Dear Pique
I was involved in a research project with the CSO in 2000 to 2003 funded by the EU called STILE which looked at how to measure teleworking and included an add-on module to the Labour Force Survey that is I think still available on the CSO website or you can try contacting the person who worked on the project in the CSO, Nicola Tickner ,or PM me and I will email you the PDF file of the results.
It's harder than you think to measure. First of all you have to agree what you mean by teleworking - in fact full time home teleworking is pretty rare. But working in different places using technology is not. Pretty much most people these days do some work outside of the office on the move or in different workspaces.
I also co-wrote 4 editions of the Teleworking Handbook for the UK Association. My personal opinion is that Ireland has a very face-to-face management culture and fewer workers in the sectors which are most suited to teleworking and this mitigates against the M50 effect. Although we have a lot of people supposedly in IT they are eg call centre workers (a highly supervised occupation which although amenable to homeworking generally prefers to concentrate or outsource overseas) or production workers. We don't have lots of professionals, and international figures indicate that teleworkers are predominantly male middle aged highly educated people who work in the professions, not the stereotypic woman clerical worker at home with toddler crawling around feet that magazines are so fond of.
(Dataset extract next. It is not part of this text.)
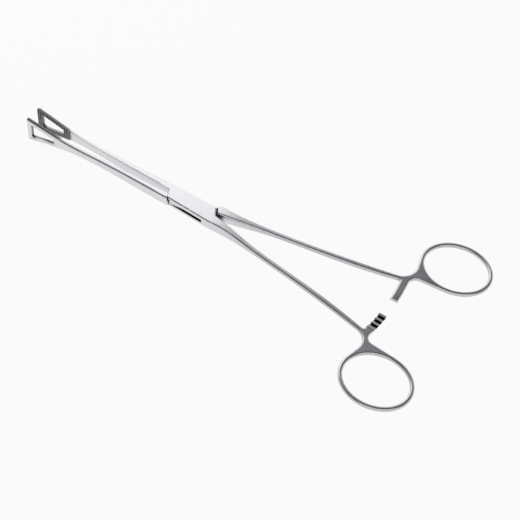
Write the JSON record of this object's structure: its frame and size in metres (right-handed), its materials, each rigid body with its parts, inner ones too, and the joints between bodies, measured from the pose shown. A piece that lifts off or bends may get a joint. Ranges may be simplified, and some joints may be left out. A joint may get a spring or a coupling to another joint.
{
  "type": "ring-handled grasping forceps",
  "caption": "Long box-lock forceps with ring handles, ratchet racks and wide triangular windowed grasping jaws with cross serrations.",
  "frame": {"origin": "the point where the pivot axis meets the lower face of the box", "axes": "+X from the jaws towards the finger rings along the instrument's middle line, +Y towards the insert half's arm, +Z along the pivot axis, up through the box"},
  "size_m": [0.2012, 0.0894, 0.0118],
  "materials": {
    "steel_box_half": "satin polished stainless steel",
    "steel_insert_half": "satin polished stainless steel",
    "steel_pin": "ground flush stainless steel"
  },
  "bodies": {
    "box_body": {"box_half": "steel_box_half", "pivot_pin": "steel_pin"},
    "insert_body": {"insert_half": "steel_insert_half"}
  },
  "joints": [
    {"name": "box_joint", "type": "hinge", "parent": "box_body", "child": "insert_body", "pos_m": [0, 0, 0.0024], "axis": [0, 0, 1], "range_deg": [-4.14, 60]}
  ]
}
We also don't have the UK laws on family friendly policies - that would be helpful... There are however very few legal or practical problems other than broadband access in Ireland thanks to the work of the E-work Action Council which I was also a member of back in 2000. You don't have to have planning permission for a home office (in general). There is no rates issue. Your company can reimburse you reasonable telephone costs etc.
So no supply problems but a serious demand problem which I would say is partly structural rooted in the Irish employment market and partly cultural due to management attitudes.